The Nest Modular Housing

Residential / 1st Quarter 2022

The Nest Modular Housing

March 17, 2022

“In the emerging economy of Vietnam, the [typical] household size has changed from three generations [living under one roof] to smaller households of two people or less, [and] then those households expand again to three to four people after about 10 years,” explained the designers to illustrate the modular idea behind The Nest. “We believe that good housing is not primarily a question of size, but a broadly effective layout that suits many uses.”

The idea of modularity in architecture, while not new, has continued to be sought after and systemically innovated for its promise of efficiency and scalability. From the Metabolist movement of the 1960s, apartments have been conceived of as a system composed of ‘cells’ or smallest units of living, where the base components could be added, exchanged, or ideally replaced as needed. Thus, the design logic—which is apparent from the pixelated appearance of The Nest—stems from the unit of smallest parts, which is informed by and, in turn, informs the organising whole.


Through an arrangement of modular units, the layout was interlocked to form shared terraces, gardens and open spaces where neighbours can meet and chat with safe spaces nearby for children to play together.
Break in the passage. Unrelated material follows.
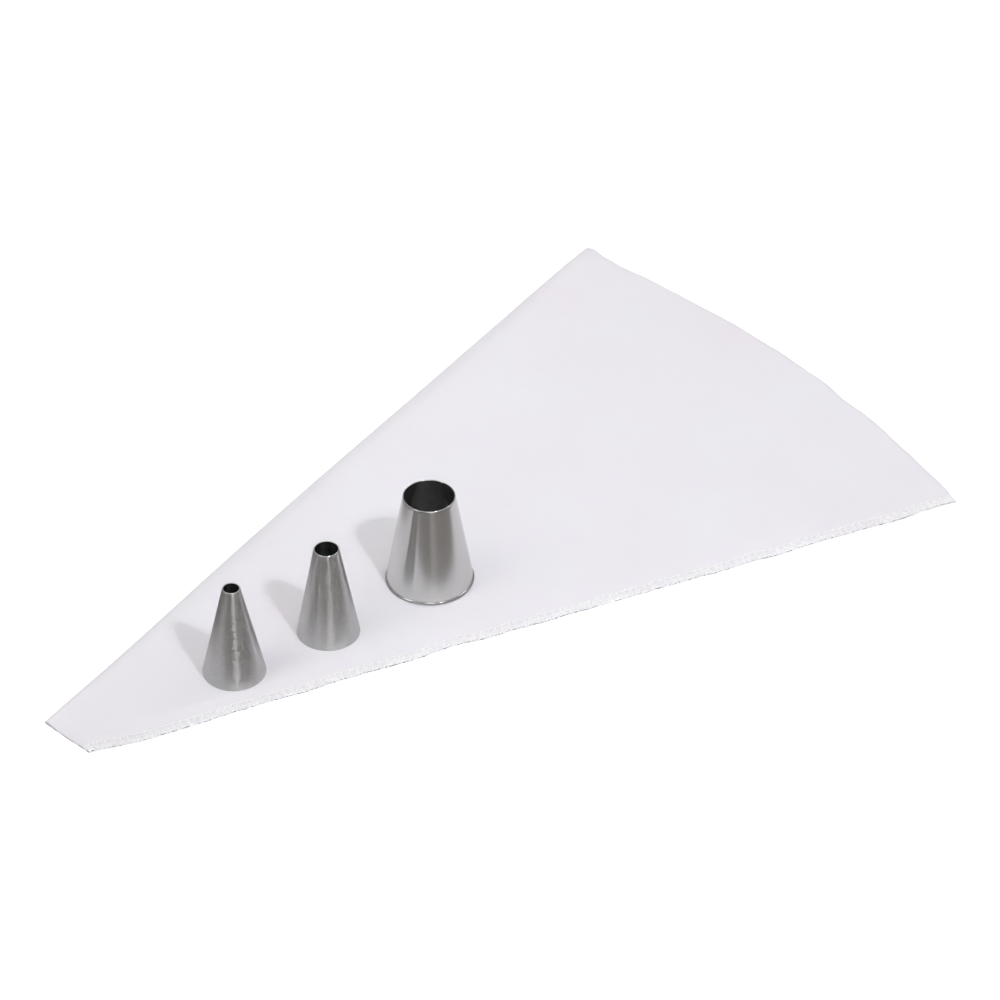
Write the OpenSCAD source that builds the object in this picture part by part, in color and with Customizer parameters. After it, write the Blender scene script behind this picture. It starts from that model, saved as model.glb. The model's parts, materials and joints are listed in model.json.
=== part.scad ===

This design strategy recaptures and improves the socially viable environment of traditional Vietnamese communities, which has been lost in contemporary private houses that are enclosed and disconnected from one another.

Universal design strategies, which are still uncommon in Vietnam, were also incorporated into the building, including wheelchair-accessible car parking lots, ramps, nursing rooms and toilets. The bathroom modules have also been designed to fit the use of both younger and elder occupants.


Environmentally sustainable strategies informed every step of the decision, with the master plan aiming for a relatively small building footprint at 50 per cent of site coverage; half the site is dedicated for parks and public spaces. Bicycle parking on the ground level further encourages a healthier and low-carbon method of transportation.

Passive strategies have been implemented through the building orientation and façade design; maximising natural ventilation and daylighting by the porous architectural forms; with greenery provided on the terraces, gardens, vegetable farm and roof parks.

A storm water and grey water collection and reuse system has been planned to supply 20 per cent of water needs for the residential units and public areas. Solar photovoltaic panels on the rooftops are also targeted to meet a quarter of the building’s electricity needs, including generating hot water for the apartments and lights for the public spaces at night.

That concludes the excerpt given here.